=== JOB ===
The data below holds the lines to copy: everything from the line containing "Keep writing the" to the line containing "loop_normals, both_tones)", both ends included, set down exactly.

=== DATA SECTION ===
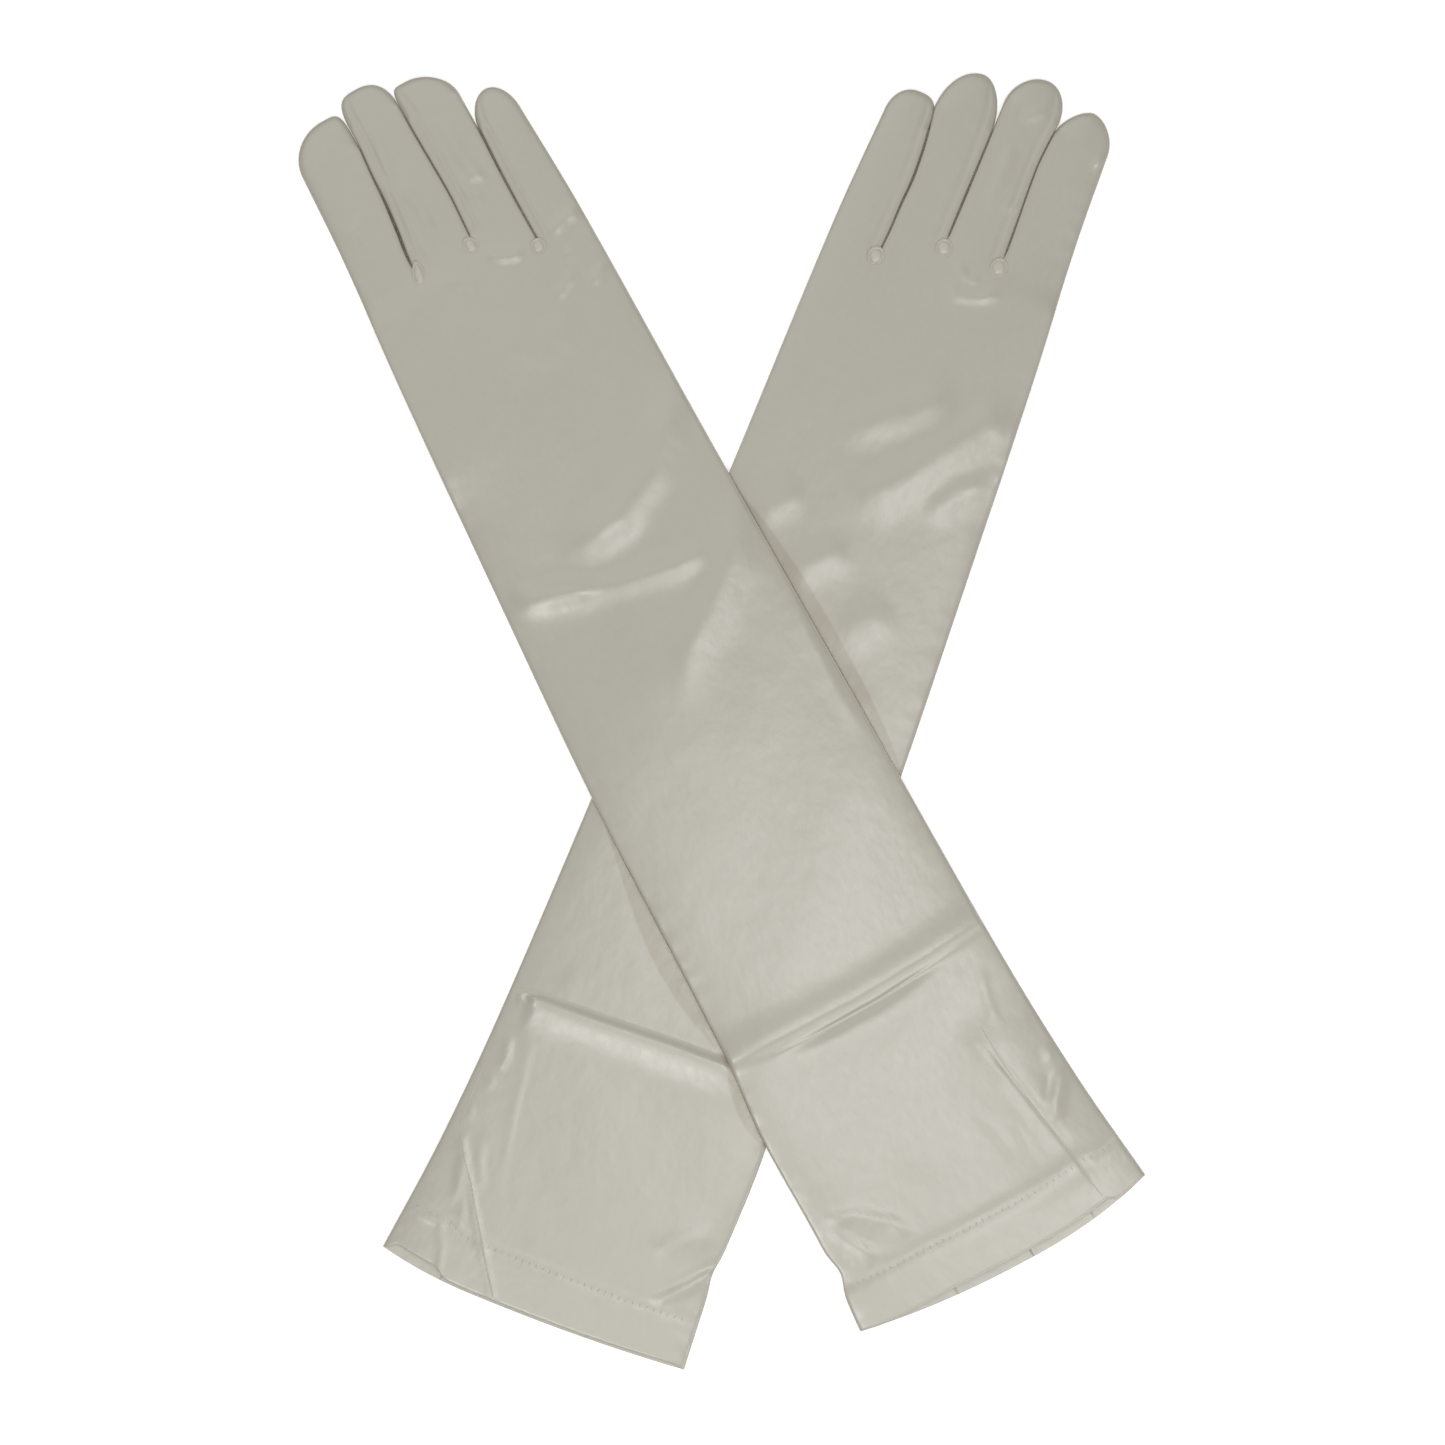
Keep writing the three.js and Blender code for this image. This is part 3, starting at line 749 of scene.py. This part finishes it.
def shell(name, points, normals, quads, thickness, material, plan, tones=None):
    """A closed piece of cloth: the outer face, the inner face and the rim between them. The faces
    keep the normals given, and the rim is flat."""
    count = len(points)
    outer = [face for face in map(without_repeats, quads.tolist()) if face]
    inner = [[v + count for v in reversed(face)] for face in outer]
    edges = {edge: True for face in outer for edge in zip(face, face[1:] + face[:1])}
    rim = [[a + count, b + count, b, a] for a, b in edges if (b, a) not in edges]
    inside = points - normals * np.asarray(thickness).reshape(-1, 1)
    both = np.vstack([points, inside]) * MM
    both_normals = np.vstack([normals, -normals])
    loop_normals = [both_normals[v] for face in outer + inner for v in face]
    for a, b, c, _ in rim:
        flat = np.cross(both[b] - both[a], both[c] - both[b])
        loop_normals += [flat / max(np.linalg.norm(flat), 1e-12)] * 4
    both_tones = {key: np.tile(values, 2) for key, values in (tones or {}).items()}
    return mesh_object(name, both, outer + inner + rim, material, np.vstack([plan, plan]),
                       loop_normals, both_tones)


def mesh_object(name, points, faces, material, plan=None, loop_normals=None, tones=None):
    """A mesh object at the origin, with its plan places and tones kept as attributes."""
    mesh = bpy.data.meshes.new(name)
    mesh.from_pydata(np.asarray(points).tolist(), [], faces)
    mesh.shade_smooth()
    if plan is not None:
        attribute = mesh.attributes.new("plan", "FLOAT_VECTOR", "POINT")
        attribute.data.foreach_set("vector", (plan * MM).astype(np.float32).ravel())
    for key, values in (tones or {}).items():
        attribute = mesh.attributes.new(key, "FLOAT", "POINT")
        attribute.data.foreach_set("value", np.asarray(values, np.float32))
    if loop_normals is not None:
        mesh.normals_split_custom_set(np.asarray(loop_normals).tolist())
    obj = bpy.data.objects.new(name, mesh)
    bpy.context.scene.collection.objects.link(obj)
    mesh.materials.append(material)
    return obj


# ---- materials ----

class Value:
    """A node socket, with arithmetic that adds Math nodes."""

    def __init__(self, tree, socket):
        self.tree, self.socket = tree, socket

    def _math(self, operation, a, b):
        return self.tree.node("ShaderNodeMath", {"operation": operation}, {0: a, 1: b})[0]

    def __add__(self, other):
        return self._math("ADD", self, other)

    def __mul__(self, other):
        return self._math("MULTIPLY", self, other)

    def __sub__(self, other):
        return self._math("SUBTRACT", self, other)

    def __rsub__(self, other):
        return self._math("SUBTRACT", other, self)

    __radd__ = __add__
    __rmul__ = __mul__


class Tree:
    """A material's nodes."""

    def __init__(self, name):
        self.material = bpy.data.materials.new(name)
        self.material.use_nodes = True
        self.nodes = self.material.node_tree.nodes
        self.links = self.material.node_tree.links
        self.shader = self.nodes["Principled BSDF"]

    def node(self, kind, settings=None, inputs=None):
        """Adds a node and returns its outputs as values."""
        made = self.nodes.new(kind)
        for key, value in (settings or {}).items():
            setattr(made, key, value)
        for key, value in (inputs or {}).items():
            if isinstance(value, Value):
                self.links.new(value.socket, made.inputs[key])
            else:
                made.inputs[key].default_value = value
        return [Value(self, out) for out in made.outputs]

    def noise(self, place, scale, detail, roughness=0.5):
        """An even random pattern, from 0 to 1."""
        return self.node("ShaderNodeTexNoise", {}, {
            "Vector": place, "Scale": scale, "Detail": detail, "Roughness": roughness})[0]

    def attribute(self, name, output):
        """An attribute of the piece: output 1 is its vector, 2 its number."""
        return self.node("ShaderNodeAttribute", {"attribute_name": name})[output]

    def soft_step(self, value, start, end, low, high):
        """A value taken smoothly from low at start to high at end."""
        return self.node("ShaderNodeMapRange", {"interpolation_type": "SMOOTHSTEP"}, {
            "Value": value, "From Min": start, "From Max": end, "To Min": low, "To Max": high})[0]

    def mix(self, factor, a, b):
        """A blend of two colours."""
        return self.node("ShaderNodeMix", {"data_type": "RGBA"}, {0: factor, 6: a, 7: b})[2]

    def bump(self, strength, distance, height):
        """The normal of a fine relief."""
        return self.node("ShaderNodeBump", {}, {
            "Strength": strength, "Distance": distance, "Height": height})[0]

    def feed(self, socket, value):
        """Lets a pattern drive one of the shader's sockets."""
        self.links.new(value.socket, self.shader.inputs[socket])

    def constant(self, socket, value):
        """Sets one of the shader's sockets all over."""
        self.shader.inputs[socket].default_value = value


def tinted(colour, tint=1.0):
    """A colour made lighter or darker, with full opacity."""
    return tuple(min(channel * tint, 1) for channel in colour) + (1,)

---

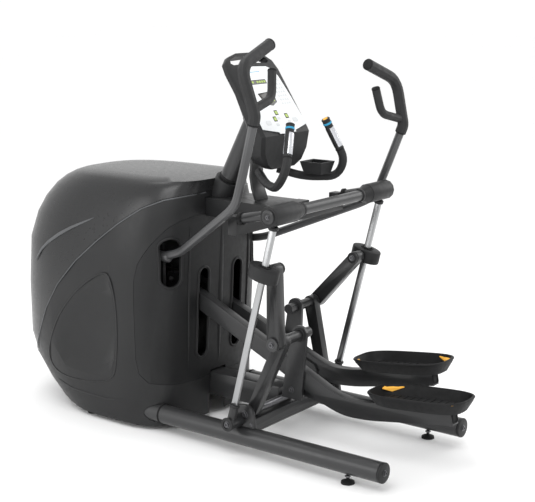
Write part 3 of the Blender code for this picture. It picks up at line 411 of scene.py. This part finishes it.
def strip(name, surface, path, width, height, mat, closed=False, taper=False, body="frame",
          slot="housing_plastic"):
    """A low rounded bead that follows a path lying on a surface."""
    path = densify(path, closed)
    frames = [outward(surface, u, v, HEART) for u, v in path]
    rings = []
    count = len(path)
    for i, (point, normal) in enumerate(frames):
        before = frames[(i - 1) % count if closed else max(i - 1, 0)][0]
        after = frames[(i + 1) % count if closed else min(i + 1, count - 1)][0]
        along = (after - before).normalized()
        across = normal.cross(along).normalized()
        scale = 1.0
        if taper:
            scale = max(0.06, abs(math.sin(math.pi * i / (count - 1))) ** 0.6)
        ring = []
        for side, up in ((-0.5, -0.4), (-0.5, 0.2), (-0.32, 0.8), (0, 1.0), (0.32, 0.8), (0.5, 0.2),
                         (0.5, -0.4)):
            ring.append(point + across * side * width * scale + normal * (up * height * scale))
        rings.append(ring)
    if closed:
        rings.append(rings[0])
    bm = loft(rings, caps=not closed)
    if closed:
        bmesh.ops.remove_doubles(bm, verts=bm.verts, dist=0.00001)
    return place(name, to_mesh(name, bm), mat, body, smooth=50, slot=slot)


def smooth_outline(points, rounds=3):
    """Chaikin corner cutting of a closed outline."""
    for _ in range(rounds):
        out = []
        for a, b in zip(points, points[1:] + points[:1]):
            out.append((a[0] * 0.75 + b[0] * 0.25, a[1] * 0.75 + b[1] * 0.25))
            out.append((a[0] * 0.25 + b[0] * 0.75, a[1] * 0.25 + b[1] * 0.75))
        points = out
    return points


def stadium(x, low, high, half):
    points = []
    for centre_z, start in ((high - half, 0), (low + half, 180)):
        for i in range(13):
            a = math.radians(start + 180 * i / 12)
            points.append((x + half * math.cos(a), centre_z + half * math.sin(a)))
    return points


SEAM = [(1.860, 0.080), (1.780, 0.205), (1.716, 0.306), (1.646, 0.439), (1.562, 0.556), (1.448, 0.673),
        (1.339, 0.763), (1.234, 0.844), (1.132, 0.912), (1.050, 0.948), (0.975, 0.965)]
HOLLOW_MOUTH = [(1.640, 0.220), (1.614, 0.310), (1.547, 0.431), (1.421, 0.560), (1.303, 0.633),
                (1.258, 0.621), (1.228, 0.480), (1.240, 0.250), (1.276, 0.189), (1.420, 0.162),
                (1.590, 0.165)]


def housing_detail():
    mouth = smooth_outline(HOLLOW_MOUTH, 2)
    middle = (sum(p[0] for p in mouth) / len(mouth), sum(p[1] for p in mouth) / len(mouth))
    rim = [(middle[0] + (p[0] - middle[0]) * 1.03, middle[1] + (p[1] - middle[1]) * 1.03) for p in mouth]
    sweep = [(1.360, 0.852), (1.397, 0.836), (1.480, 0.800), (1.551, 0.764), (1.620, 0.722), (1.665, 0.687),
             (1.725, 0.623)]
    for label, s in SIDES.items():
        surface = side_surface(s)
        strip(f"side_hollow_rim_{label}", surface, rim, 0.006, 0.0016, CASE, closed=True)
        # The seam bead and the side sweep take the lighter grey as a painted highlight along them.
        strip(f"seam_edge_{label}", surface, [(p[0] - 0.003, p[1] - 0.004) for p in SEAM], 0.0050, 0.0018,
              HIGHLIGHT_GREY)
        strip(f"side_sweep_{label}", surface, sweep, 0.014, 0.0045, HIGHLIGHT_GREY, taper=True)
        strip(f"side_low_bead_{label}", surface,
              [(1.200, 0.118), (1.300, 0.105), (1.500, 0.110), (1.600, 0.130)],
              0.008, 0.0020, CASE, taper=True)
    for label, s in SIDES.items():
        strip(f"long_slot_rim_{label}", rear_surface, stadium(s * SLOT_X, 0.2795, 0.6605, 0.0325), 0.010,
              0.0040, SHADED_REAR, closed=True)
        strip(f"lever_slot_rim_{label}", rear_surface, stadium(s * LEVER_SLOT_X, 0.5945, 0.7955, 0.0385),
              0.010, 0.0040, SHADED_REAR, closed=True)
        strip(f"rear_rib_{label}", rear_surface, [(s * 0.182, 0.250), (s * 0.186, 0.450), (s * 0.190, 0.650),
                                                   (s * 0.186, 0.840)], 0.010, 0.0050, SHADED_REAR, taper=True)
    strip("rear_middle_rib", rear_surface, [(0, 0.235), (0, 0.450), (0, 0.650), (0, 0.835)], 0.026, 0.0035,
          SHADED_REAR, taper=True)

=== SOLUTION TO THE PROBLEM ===
Keep writing the three.js and Blender code for this image. This is part 3, starting at line 749 of scene.py. This part finishes it.
def shell(name, points, normals, quads, thickness, material, plan, tones=None):
    """A closed piece of cloth: the outer face, the inner face and the rim between them. The faces
    keep the normals given, and the rim is flat."""
    count = len(points)
    outer = [face for face in map(without_repeats, quads.tolist()) if face]
    inner = [[v + count for v in reversed(face)] for face in outer]
    edges = {edge: True for face in outer for edge in zip(face, face[1:] + face[:1])}
    rim = [[a + count, b + count, b, a] for a, b in edges if (b, a) not in edges]
    inside = points - normals * np.asarray(thickness).reshape(-1, 1)
    both = np.vstack([points, inside]) * MM
    both_normals = np.vstack([normals, -normals])
    loop_normals = [both_normals[v] for face in outer + inner for v in face]
    for a, b, c, _ in rim:
        flat = np.cross(both[b] - both[a], both[c] - both[b])
        loop_normals += [flat / max(np.linalg.norm(flat), 1e-12)] * 4
    both_tones = {key: np.tile(values, 2) for key, values in (tones or {}).items()}
    return mesh_object(name, both, outer + inner + rim, material, np.vstack([plan, plan]),
                       loop_normals, both_tones)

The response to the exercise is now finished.